Ricordate Devilman, il personaggio creato da Go Nagai nei primi anni ’70? L’uomo diavolo, come recitava il testo della sigla dei Cavalieri del Re che apriva il primo adattamento televisivo, è tornato in una nuova veste su Netflix, con una serie tv dal titolo Devilman Crybaby diretta da Masaaki Yuasa, e per noi è già l’anime dell’anno.
Senza stare troppo a spoilerare, Devilman Crybaby ha un inizio e una fine. Nelle sue 10 puntate in media da 25 minuti l’una, narra la storia di Akira Fudo, un ragazzo timido e incline al pianto che il suo migliore amico Ryo Asuka convince a unirsi a un demone diventando un Devilman, coi poteri demoniaci e il cuore umano. L’intento apparentemente sembra quello di sconfiggere la nuova stirpe di demoni che sta per prendere possesso della terra, ma le vere ragioni le scoprirete solo vivendo.
Nel mezzo: amore, morte, sesso, filosofia, religione, gender, psichedelia, horror, splatter, melodramma, rap e social network. Come fanno a convivere nella solita serie tv? Merito del team di Masaaki Yuasa, della loro arte e della storia originale, stavolta più che mai completa, contenente l’intero arco narrativo di un super anti eroe e del mondo che deve salvare.

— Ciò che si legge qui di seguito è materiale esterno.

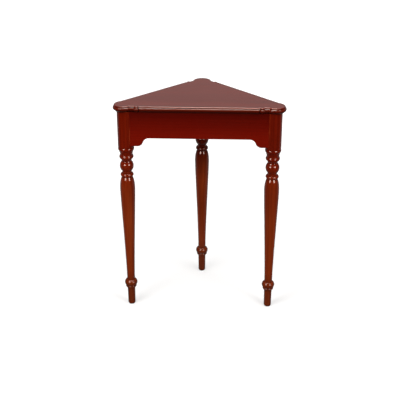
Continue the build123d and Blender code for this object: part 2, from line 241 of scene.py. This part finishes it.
def lacquered(
    name,
    turn,
    tones,
    contrast,
    mean_roughness,
    raw_side=None,
    shift=(0, 0, 0),
    stains_and_shades=(),
    glaze_and_shade_reach=0.006,
):
    """Stained and lacquered mahogany whose grain runs along X before the turn.

    The lacquer is a little smoother or duller than the mean roughness from place to place. Each
    stain or painted shade is two heights and a tint that comes in from the first height to the
    second. The raw side is the direction that a hidden side without lacquer faces. The turnings
    have none.
    """
    dark, middle, light = tones
    wood = Finish(name)
    streaks = wood.noise(
        wood.mapped(turn, streak_density, shift), detail=5.0, roughness=0.62, distortion=0.6
    )
    broad = wood.noise(wood.mapped(turn, cloud_density, shift), detail=2.0, distortion=0.8)
    growth = wood.rings(
        wood.mapped(turn, ring_density, shift), scale=5.2, distortion=5.5, detail_scale=1.6
    )
    pores = wood.noise(wood.mapped(turn, pore_density, shift), detail=2.0)

    grain = wood.ramp(streaks, [(0.30, dark), (0.52, middle), (0.72, light)])
    colour = wood.mixed(contrast, (*middle, 1), grain)
    figure = wood.ramp(growth, [(0.15, (0.62, 0.55, 0.5)), (0.65, (1.0, 1.0, 1.0))])
    colour = wood.mixed(contrast * 0.7, colour, figure, "MULTIPLY")
    clouds = wood.ramp(broad, [(0.3, (0.72, 0.66, 0.62)), (0.7, (1.2, 1.22, 1.25))])
    colour = wood.mixed(contrast, colour, clouds, "MULTIPLY")
    # Real stains, and painted shade under the top, under the bead and on the rear leg's upper part
    for start, end, tint in stains_and_shades:
        deepening = wood.mixed(wood.height(start, end), (1, 1, 1, 1), (*tint, 1))
        colour = wood.mixed(1.0, colour, deepening, "MULTIPLY")
    pore_marks = wood.spread(pores, 0.60, 0.70, 0.0, 0.4)
    colour = wood.mixed(pore_marks, colour, shaded(dark, pore_shade))
    colour = glazed_shaded_and_worn(wood, colour, turn, shift, dark, light, glaze_and_shade_reach)

    haze = wood.noise(wood.mapped(turn, haze_density, shift), detail=4.0, roughness=0.6)
    roughness = wood.spread(haze, 0.3, 0.7, mean_roughness - 0.04, mean_roughness + 0.06)
    if raw_side:
        # The hidden side has stain but no lacquer
        raw = wood.facing(raw_side)
        stained = wood.mixed(raw_clouds, wood.ramp(streaks, raw_stops), clouds, "MULTIPLY")
        colour = wood.mixed(raw, colour, stained)
        roughness = wood.compute("MAXIMUM", roughness, wood.compute("MULTIPLY", raw, raw_roughness))
        coat = wood.compute("MULTIPLY_ADD", raw, -coat_weight, coat_weight)
        specular = specular_level
    else:
        # Old wax lies dull on the ledges of the turnings
        dull = wood.facing(up, 0.78, 0.88)
        coat = wood.compute("MULTIPLY_ADD", dull, ledge_coat - coat_weight, coat_weight)
        specular = wood.compute("MULTIPLY_ADD", dull, ledge_specular - specular_level, specular_level)
    if raw_side == down:
        # Seen from straight above, the level face is satin and doesn't mirror the lamp over it
        slanted = wood.slanted(0.06, 0.25)
        square_on = wood.compute("MULTIPLY_ADD", slanted, level_shine - 1, 1 - level_shine)
        satin = wood.compute("MULTIPLY", square_on, wood.facing(up, 0.99, 0.999))
        shine = wood.compute("SUBTRACT", 1.0, satin)
        coat = wood.compute("MULTIPLY", coat, shine)
        specular = wood.compute("MULTIPLY", shine, specular_level)
    wood.set(Base_Color=colour, Roughness=roughness, **lacquer)
    wood.set(Coat_Weight=coat, Specular_IOR_Level=specular)
    ripple = wood.noise(wood.mapped(), scale=ripple_density, detail=2.0)
    wood.bumped((streaks, streak_relief), (pores, pore_relief), (ripple, ripple_relief))
    return wood.material


# The woods, metals and plastic that hardly show
def bare_wood(name, turn, pale, deep):
    wood = Finish(name)
    grain = wood.noise(wood.mapped(turn, (3, 90, 90)), detail=5.0, roughness=0.6, distortion=0.5)
    fibres = wood.noise(wood.mapped(turn, (60, 1500, 1500)), detail=2.0)
    colour = wood.ramp(grain, [(0.3, deep), (0.7, pale)])
    # Darker in hollows and close to other parts
    darkening_in_hollows = wood.spread(wood.hollows(0.004), 0.3, 0.95, 0.45, 0.0)
    colour = wood.mixed(darkening_in_hollows, colour, (0.07, 0.035, 0.018, 1))
    roughness = wood.spread(fibres, 0.3, 0.7, 0.55, 0.8)
    wood.set(Base_Color=colour, Roughness=roughness, Specular_IOR_Level=0.3)
    wood.bumped((grain, 0.00006), (fibres, 0.00003))
    return wood.material


def plated_steel(name, pale, deep, roughness):
    steel = Finish(name)
    spangle = steel.noise(steel.mapped(), scale=420.0)
    scuffs = steel.noise(steel.mapped(stretch=(300, 300, 2500)))
    colour = steel.ramp(spangle, [(0.35, deep), (0.65, pale)])
    # Darker in hollows and close to other parts
    steel_darkening_in_hollows = steel.spread(steel.hollows(0.002), 0.3, 0.9, 0.6, 0.0)
    colour = steel.mixed(steel_darkening_in_hollows, colour, (0.04, 0.03, 0.025, 1))
    scuffed = steel.spread(scuffs, 0.3, 0.7, roughness - 0.08, roughness + 0.12)
    steel.set(Base_Color=colour, Metallic=1.0, Roughness=scuffed)
    steel.bumped((scuffs, 0.00001))
    return steel.material


def nylon(name):
    plastic = Finish(name)
    speckle = plastic.noise(plastic.mapped(), scale=900.0)
    wear = plastic.noise(plastic.mapped(), scale=70.0, detail=4.0)
    colour = plastic.ramp(wear, [(0.35, (0.012, 0.009, 0.008)), (0.7, (0.03, 0.022, 0.018))])
    plastic.set(Base_Color=colour, Roughness=plastic.spread(wear, 0.3, 0.7, 0.4, 0.62))
    plastic.bumped((speckle, 0.00002))
    return plastic.material


# The dark, middle and light tones of each lacquered wood
apron_red = ((0.088, 0.0017, 0.0001), (0.130, 0.0032, 0.0002), (0.166, 0.0064, 0.0005))
leg_red = ((0.125, 0.012, 0.002), (0.195, 0.025, 0.004), (0.265, 0.044, 0.009))
top_red = ((0.106, 0.006, 0.001), (0.157, 0.0105, 0.002), (0.21, 0.017, 0.004))

# The stains and painted shades that deepen the tones: from no tint at the first height to the whole
# tint at the second
front_stain = (0.32, 0.57, (0.62, 0.22, 0.12))
# Painted shade: the rear leg's upper part is darkened where the apron and the top shade it
rear_painted_shade = (0.36, 0.47, (0.34, 0.2, 0.16))
foot_stain = (0.13, 0.09, (0.68, 0.72, 0.68))
# Painted shade: the aprons are darkened up under the overhanging top
painted_shade_under_top = (0.61, 0.69, (0.52, 0.44, 0.44))
# Painted shade: the underside of the top's moulding is darkened
painted_shade_under_bead = (0.704, 0.697, (0.6, 0.4, 0.4))

# The pale and the deep colour of the bare woods and of the platings
hardwood = ((0.52, 0.36, 0.21), (0.34, 0.21, 0.11))
beech = ((0.6, 0.44, 0.27), (0.45, 0.3, 0.17))
zinc = ((0.62, 0.63, 0.64), (0.42, 0.43, 0.45))
yellow_zinc = ((0.68, 0.52, 0.25), (0.5, 0.36, 0.16))


def lacquer_finishes():
    """The finishes of the top, the legs and the aprons. The shifts give each piece its own grain."""
    top_look = {"contrast": 0.4, "mean_roughness": 0.14, "glaze_and_shade_reach": 0.011}
    leg_look = {"contrast": 0.5, "mean_roughness": 0.10}
    apron_look = {"contrast": 0.22, "mean_roughness": 0.16, "stains_and_shades": [painted_shade_under_top]}
    finishes = {
        "top": lacquered(
            "lacquered_top", along_front, top_red, raw_side=down, stains_and_shades=[painted_shade_under_bead], **top_look
        ),
        "apron_front": lacquered(
            "lacquered_apron_front",
            along_front,
            apron_red,
            raw_side=backwards,
            shift=(0.5, 0.3, 0.1),
            **apron_look,
        ),
    }
    for number, corner in enumerate(corners):
        away = (0.37 * number, 0.21 * number, 0.13 * number)
        stains_and_shades = [rear_painted_shade if corner == "rear" else front_stain, foot_stain]
        name = f"leg_{corner}"
        finishes[name] = lacquered(
            f"lacquered_{name}", upright, leg_red, shift=away, stains_and_shades=stains_and_shades, **leg_look
        )
    for number, (side, turn) in enumerate(side_turns.items()):
        angle = math.radians(turn)
        inwards = (math.sin(angle), -math.cos(angle), 0)
        away = (0.9 + number, 0.4, 0.7)
        name = f"apron_{side}"
        finishes[name] = lacquered(
            f"lacquered_{name}", (0, 0, turn), apron_red, raw_side=inwards, shift=away, **apron_look
        )
    return finishes


def plain_finishes():
    """The finish of the blocks, cleats, dowels, bolts, screws and glides."""
    finishes = {"cleat_front": bare_wood("bare_cleat_wood_front", along_front, *hardwood)}
    for side, turn in side_turns.items():
        finishes[f"cleat_{side}"] = bare_wood(f"bare_cleat_wood_{side}", (0, 0, turn), *hardwood)
    block_wood = bare_wood("bare_block_wood", upright, *hardwood)
    dowel_wood = bare_wood("bare_dowel_wood", along_front, *beech)
    bolt_steel = plated_steel("zinc_plated_steel", *zinc, 0.32)
    screw_steel = plated_steel("yellow_zinc_steel", *yellow_zinc, 0.3)
    dark_nylon = nylon("dark_nylon")
    for corner in corners:
        finishes[f"corner_block_{corner}"] = block_wood
        finishes[f"dowels_{corner}"] = dowel_wood
        finishes[f"block_screws_{corner}"] = screw_steel
        finishes[f"glide_{corner}"] = dark_nylon
        for fastener in ("hanger_bolt", "washer", "nut"):
            finishes[f"{fastener}_{corner}"] = bolt_steel
    finishes["cleat_screws_to_top"] = screw_steel
    finishes["cleat_screws_to_apron"] = screw_steel
    return finishes


def dress():
    """Gives every CAD node its finish."""
    for node, finish in {**lacquer_finishes(), **plain_finishes()}.items():
        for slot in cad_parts[node].material_slots:
            slot.material = finish


# The studio
def camera():
    data = bpy.data.cameras.new("camera")
    data.sensor_width = sensor_width
    data.lens = focal_length / picture_width * sensor_width
    data.shift_y = (centre_row - picture_width / 2) / picture_width
    made = bpy.data.objects.new("camera", data)
    made.location = camera_place
    made.rotation_euler = (math.radians(90 - camera_dip), 0, math.radians(camera_turn))
    bpy.context.scene.collection.objects.link(made)
    bpy.context.scene.camera = made


lamp_colour = (1.0, 0.97, 0.94)
table_middle = (0, -0.1, 0.5)
top_middle = (0, 0.1, 0.7)


def softbox(name, place, target, size, radiance, lights=True, off_top=False):
    """A soft lamp that faces its target. Without lights it only shows in the lacquer.

    One that is off the top neither lights the top nor shows in it, because the level face would
    mirror it as a white patch when seen from behind.
    """
    data = bpy.data.lights.new(name, "AREA")
    data.shape = "RECTANGLE"
    data.size, data.size_y = size
    data.energy = radiance * math.pi * data.size * data.size_y
    data.color = lamp_colour
    lamp = bpy.data.objects.new(name, data)
    lamp.visible_diffuse = lights
    lamp.location = place
    lamp.rotation_euler = (Vector(place) - Vector(target)).to_track_quat("Z", "Y").to_euler()
    bpy.context.scene.collection.objects.link(lamp)
    if off_top:
        unlit = bpy.data.collections.new(f"unlit_by_{name}")
        unlit.objects.link(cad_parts["top"])
        unlit.collection_objects[0].light_linking.link_state = "EXCLUDE"
        lamp.light_linking.receiver_collection = unlit


def lamps():
    """Two lamps before the table, two high ones for the smaller highlights, and one over the top."""
    softbox("softbox_left", (-0.85, -1.30, 1.0), table_middle, (0.65, 0.5), 11, off_top=True)
    softbox("softbox_right", (1.45, -1.57, 1.12), table_middle, (0.86, 0.7), 11, off_top=True)
    softbox("upper_softbox_left", (-1.79, -1.45, 3.82), table_middle, (1.2, 1.0), 14)
    softbox("upper_softbox_right", (1.96, -1.18, 3.82), table_middle, (1.2, 1.0), 9)
    softbox("overhead_softbox", (0, 0.1, 2.5), top_middle, (0.85, 1.2), 18, lights=False)


def floor():
    """A floor that looks white, takes a pale shadow and shows dark in the lacquer's reflections."""
    rim = 64
    radius = 40.0
    turns = [2 * math.pi * step / rim for step in range(rim)]
    points = [(radius * math.cos(turn), radius * math.sin(turn), 0) for turn in turns]
    data = bpy.data.meshes.new("floor")
    data.from_pydata(points, [], [range(rim)])
    made = bpy.data.objects.new("floor", data)
    bpy.context.scene.collection.objects.link(made)

    pale = Finish("pale_floor")
    path = pale.add("ShaderNodeLightPath")
    seen = path.outputs["Is Camera Ray"]
    depth = pale.axis_part(pale.place, "Y")
    # Greys of the floor as it throws light back, as it is seen, and as the lacquer mirrors it
    thrown = pale.ramp(pale.noise(pale.mapped(), scale=3.0), [(0.3, (0.19,) * 3), (0.7, (0.21,) * 3)])
    shown = (0.58, 0.58, 0.58, 1)
    mirrored = pale.spread(depth, -0.3, 0.5, 0.012, 0.2)
    colour = pale.mixed(seen, thrown, shown)
    colour = pale.mixed(path.outputs["Is Glossy Ray"], colour, mirrored)
    # The glow makes the seen floor white, more so towards the back, where less light falls
    glow = pale.spread(depth, -0.6, 1.6, 0.195, 0.67)
    pale.set(Base_Color=colour, Roughness=0.9, Specular_IOR_Level=0.0)
    pale.set(Emission_Color=(1, 1, 1, 1), Emission_Strength=pale.compute("MULTIPLY", seen, glow))
    data.materials.append(pale.material)


def surroundings():
    """Soft light from everywhere, a white backdrop, and a studio whose front is dark in reflections."""
    world = bpy.data.worlds.new("world")
    bpy.context.scene.world = world
    world.use_nodes = True
    studio = Nodes(world.node_tree)
    path = studio.add("ShaderNodeLightPath")
    direction = studio.add("ShaderNodeTexCoord").outputs["Generated"]
    backward = studio.axis_part(direction, "Y")
    upward = studio.axis_part(direction, "Z")

    def background(strength):
        node = studio.add("ShaderNodeBackground")
        node.inputs["Color"].default_value = (1, 1, 1, 1)
        studio.put(node.inputs["Strength"], strength)
        return node.outputs["Background"]

    def choice(share, first, second):
        node = studio.add("ShaderNodeMixShader")
        for socket, value in zip(node.inputs, (share, first, second)):
            studio.put(socket, value)
        return node.outputs["Shader"]

    # In the lacquer's reflections only the back wall is bright, and it fades towards the floor
    wall = studio.spread(backward, 0.3, 0.8, 0.03, 0.365)
    fade = studio.spread(upward, 0.05, 0.35, 0.3, 1.0)
    mirrored = background(studio.compute("MULTIPLY", wall, fade))
    soft = background(studio.spread(upward, 0.0, 1.0, 0.22, 1.0))
    light = choice(path.outputs["Is Glossy Ray"], soft, mirrored)
    shown = choice(path.outputs["Is Camera Ray"], light, background(1.0))
    output = studio.add("ShaderNodeOutputWorld")
    studio.put(output.inputs["Surface"], shown)


dress()
camera()
floor()
surroundings()
lamps()
bpy.context.scene.view_settings.view_transform = "Standard"
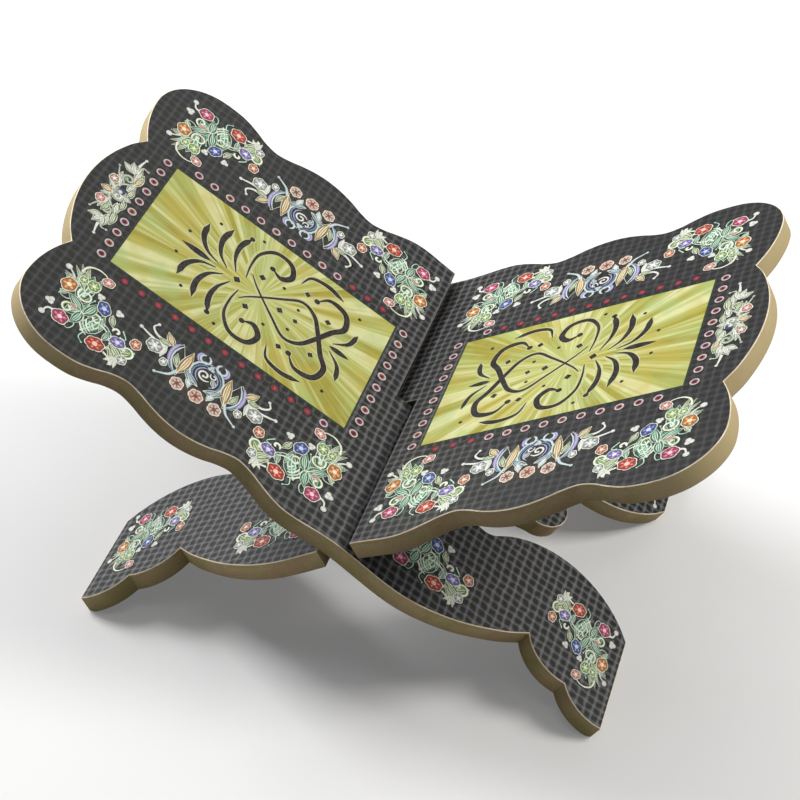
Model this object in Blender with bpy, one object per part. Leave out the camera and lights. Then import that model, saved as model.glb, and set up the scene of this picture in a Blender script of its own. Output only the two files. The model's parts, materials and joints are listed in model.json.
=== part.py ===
"""Cross-legged book stand: two identical scalloped boards that cross in half-width slits.

Each board is a panel for one half of the open book above the crossing and a pair of legs
below it. The boards turn against each other about the line where their mid-planes meet.

World frame: +Z up, the floor at Z = 0, the crossing line along Y through X = 0.
Board frame: `along` runs up the panel from the crossing line, `across` is the board's
width, and the third axis is the normal of the printed side. Both boards share one shape,
and the left one is turned half a turn about Z, which puts its slit at the back.
"""
import math

import bmesh
import bpy
from mathutils import Matrix, Vector

MM = 0.001

# Driving dimensions, in millimetres and degrees.
BOARD_THICKNESS = 9.0
FILM_THICKNESS = 0.4
GLUE_GAP = 0.3
BOARD_SLOPE = 30.4
SLIDING_GAP = 0.3
FOOT_FLAT_DEPTH = 1.2
FILM_LIFT = 0.4
CHORD_ERROR = 0.09
SPLINE_STEPS = 4

# Outline of one half of the board, as (along, across) from the crossing line and the middle.
PANEL_NOSE = (178.2, 0.0)
NOSE_CUSP = (166.9, 42.8)
CORNER_RADIUS = 28.5
CORNER_FACE = (173.8, 73.5)
CORNER_SIDE = (CORNER_FACE[0] - CORNER_RADIUS, CORNER_FACE[1] + CORNER_RADIUS)
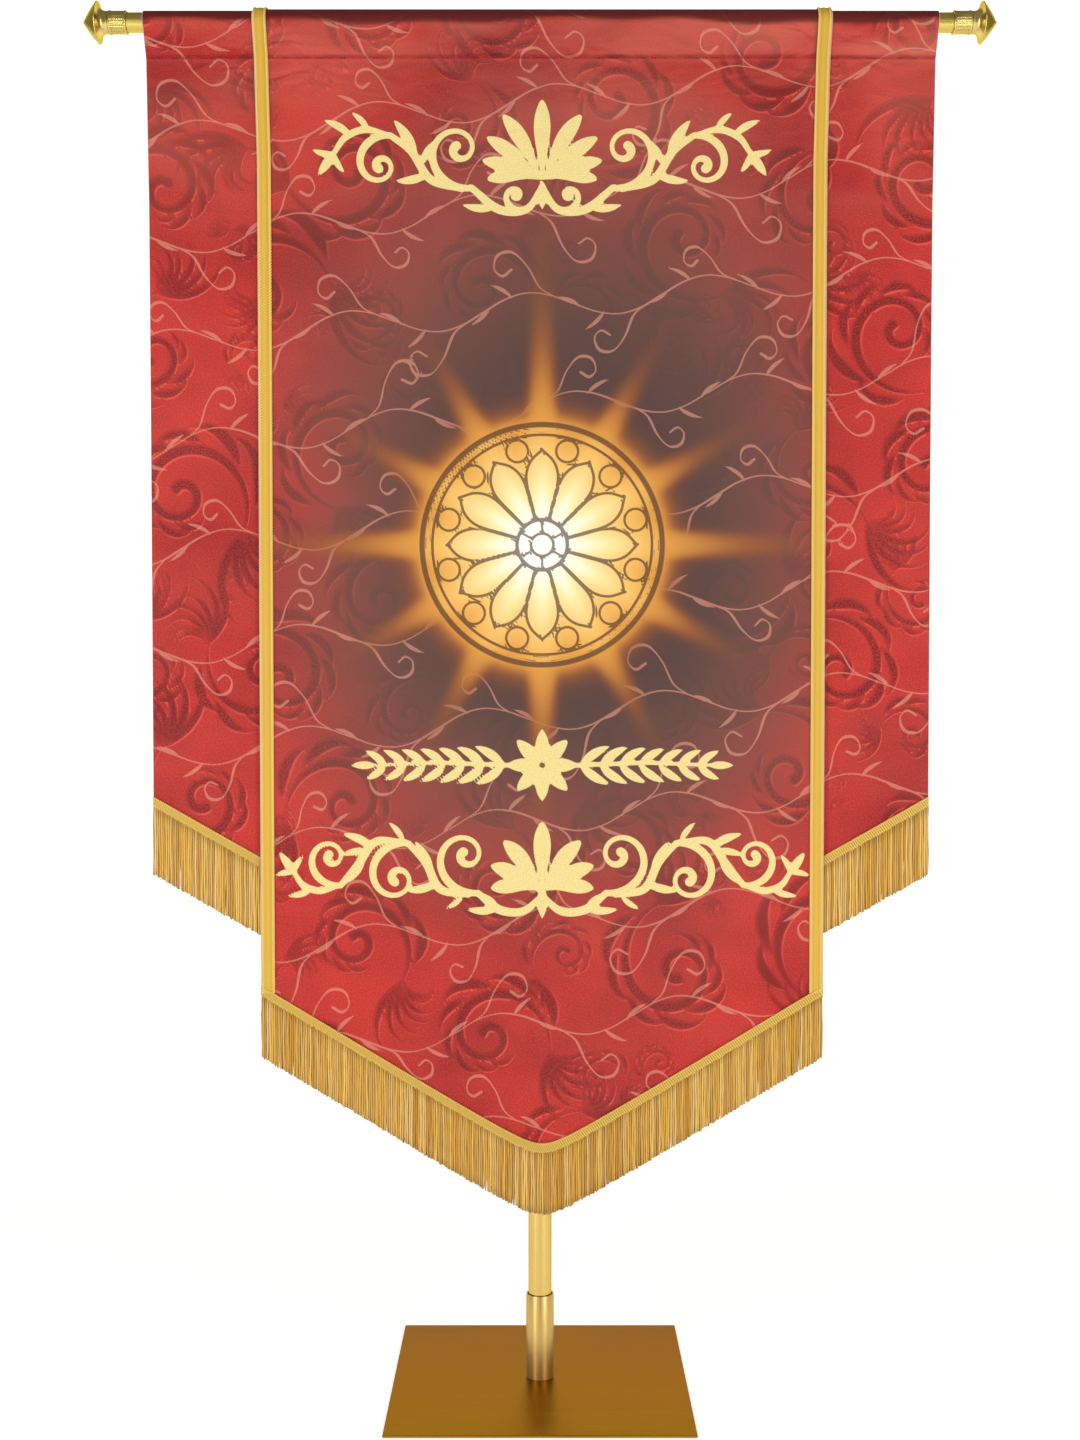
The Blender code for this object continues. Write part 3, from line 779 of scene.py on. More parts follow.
    # the pocket's seam: a sunk line with painted shade along it and small dark stitches, drawn up into uneven
    # puckers
    stretched = addNode(tree, "Mapping", {"Scale": (95.0, 14.0, 1.0)}, {"Vector": flat})
    folds = addNode(tree, "TexNoise", {"Scale": 1.0, "Detail": 2.0}, {"Vector": stretched.outputs[0]})
    parts = addNode(tree, "SeparateXYZ", None, {0: flat})
    fromSeam = addNode(tree, "Math", {1: cloth["seamZ"]}, {0: parts.outputs[1]},
                       operation="SUBTRACT").outputs[0]
    offSeam = addNode(tree, "Math", None, {0: fromSeam}, operation="ABSOLUTE").outputs[0]
    stitches = addNode(tree, "Math", {1: 2 * math.pi / seam["stitch"]}, {0: parts.outputs[0]},
                       operation="MULTIPLY").outputs[0]
    stitches = addNode(tree, "Math", None, {0: stitches}, operation="SINE").outputs[0]
    dashes = addNode(tree, "MapRange", {"From Min": -0.3, "From Max": 0.3, "To Min": 0.35},
                     {"Value": stitches})
    uneven = addNode(tree, "MapRange", {"From Min": 0.42, "From Max": 0.60, "To Min": 0.15},
                     {"Value": folds.outputs[0]})
    # painted shade: the seam's sunk line is darkened with deep red
    sunkShade = times(tree, maskOf(tree, offSeam, 0.0004, seam["sunkShade"]), 0.42)
    thread = times(tree, times(tree, maskOf(tree, offSeam, 0.0003, 0.0011), dashes.outputs[0]),
                   uneven.outputs[0])
    ink = layInk(tree, ink, "deepRed", sunkShade)
    ink = layInk(tree, ink, "band", thread)
    # painted shade: the dark band along the pocket's top
    ink = layInk(tree, ink, "band", layer("band"))
    ink = layInk(tree, ink, "selvedge", times(tree, maskOf(tree, layer("fromEdge"), 0.4, 0.9), 0.7))
    tree.links.new(ink, shader.inputs["Base Color"])
    shader.inputs["Roughness"].default_value = 0.62
    shader.inputs["Specular IOR Level"].default_value = 0.25
    # threads about 0.5 mm apart, drawn at 1.1 mm so that they show
    weave = addNode(tree, "TexWave", {"Scale": 145.0, "Distortion": 0.4, "Detail": 1.0}, {"Vector": flat},
                    bands_direction="DIAGONAL")
    relief = addNode(tree, "Math", {1: 0.35}, {0: grit.outputs[0]}, operation="MULTIPLY")
    height = addNode(tree, "Math", None, {0: weave.outputs["Fac"], 1: relief.outputs[0]}, operation="ADD")
    weaveBump = addNode(tree, "Bump", {"Strength": 0.12, "Distance": 0.0004}, {"Height": height.outputs[0]})
    nearSeam = maskOf(tree, offSeam, 0.002, seam["pucker"])
    trough = maskOf(tree, offSeam, 0.0, seam["sunkShade"])
    pucker = addNode(tree, "Math", None, {0: folds.outputs[0], 1: nearSeam}, operation="MULTIPLY").outputs[0]
    pucker = addNode(tree, "Math", None, {0: pucker, 1: trough}, operation="SUBTRACT").outputs[0]
    puckers = addNode(tree, "Bump", {"Strength": 0.55, "Distance": 0.0022}, {"Height": pucker,
                                                                          "Normal": weaveBump.outputs[0]})
    # wrinkles spread from where the braid holds the pocket
    creased = addNode(tree, "Mapping", {"Scale": (16.0, 34.0, 1.0), "Rotation": (0, 0, -0.35)},
                      {"Vector": flat})
    wrinkles = addNode(tree, "TexNoise", {"Scale": 1.0, "Detail": 1.5, "Distortion": 1.2},
                       {"Vector": creased.outputs[0]})
    crushed = addNode(tree, "Math", None, {0: wrinkles.outputs[0], 1: layer("crush")},
                      operation="MULTIPLY").outputs[0]
    bump = addNode(tree, "Bump", {"Strength": 0.8, "Distance": 0.010}, {"Height": crushed,
                                                                     "Normal": puckers.outputs[0]})
    tree.links.new(bump.outputs[0], shader.inputs["Normal"])
    return material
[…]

Gli esseri umani non ci fanno una bella figura, dobbiamo essere sinceri, e in questo adattamento sono costantemente connessi via social. Da lì a far partire una caccia alle streghe, si fa davvero presto. Akira Fudo sarà costretto a provare sulla sua pelle la sparizione di tutto ciò a cui tiene, e noi con lui. Fidatevi, grossi brividi all’orizzonte.
I buoni vecchi cari disegni a cui Go Nagai ci ha abituato nella nostra infanzia, e parliamo di Goldrake, Mazinga Zeta e non, Getter Robot, Ken Falco, Jeeg Robot d’Acciaio e un sacco di altri personaggi famosissimi, contano anche una stilizzazione di Devilman in versione manga ben più sinistra di quella dell’innocua serie animata che è stata tratta nel 1972. Stavolta il team di Masaaki Yuasa prende spunto proprio dalle origini del personaggio per trovargli una quadra, in perfetto stile jazz: impara tutto e poi distruggilo.
Questa sembra la tematica dell’arte che sta dietro a Devilman Crybaby: un insieme di anime tradizionale stilizzato in modo che i disegni non siano mai troppo realistici e una serie di variazioni sul tema che lasciano a bocca aperta, specialmente nelle scene splatter erotiche del Sabba o dell’invasione demoniaca. Nei momenti più drammatici, e sul finale ce ne sono quanti volete, i disegni appaiono più rispettosi della tradizione ma la loro stilizzazione è sempre pop, quasi a fare il paio con i pezzi rap in giapponese che dominano la colonna sonora. Si parla del nostro tempo, ma potrebbe essere una scheggia impazzita degli anni ’70, quelli degli effetti analogici e dei colori psichedelici.
Un adattamento per certi versi rivoluzionario che dona ai personaggi nuova vita e li rende interessanti sia ai 2000, sia a quelli della generazione dei primi OAV horror della serie. Stavolta il remake ha funzionato a dovere e vi ritroverete a ridere, piangere, a rimanere scioccati dalla storia. Assolutamente da vedere e da sperare che altri cicli narrativi degli anni ’70-’80-’90 possano ricevere questo trattamento.
Nel caso abbiate già visto la serie, potreste leggere il manga completo di Go Nagai da cui è stata tratta, nel pratico volumone Omnibus.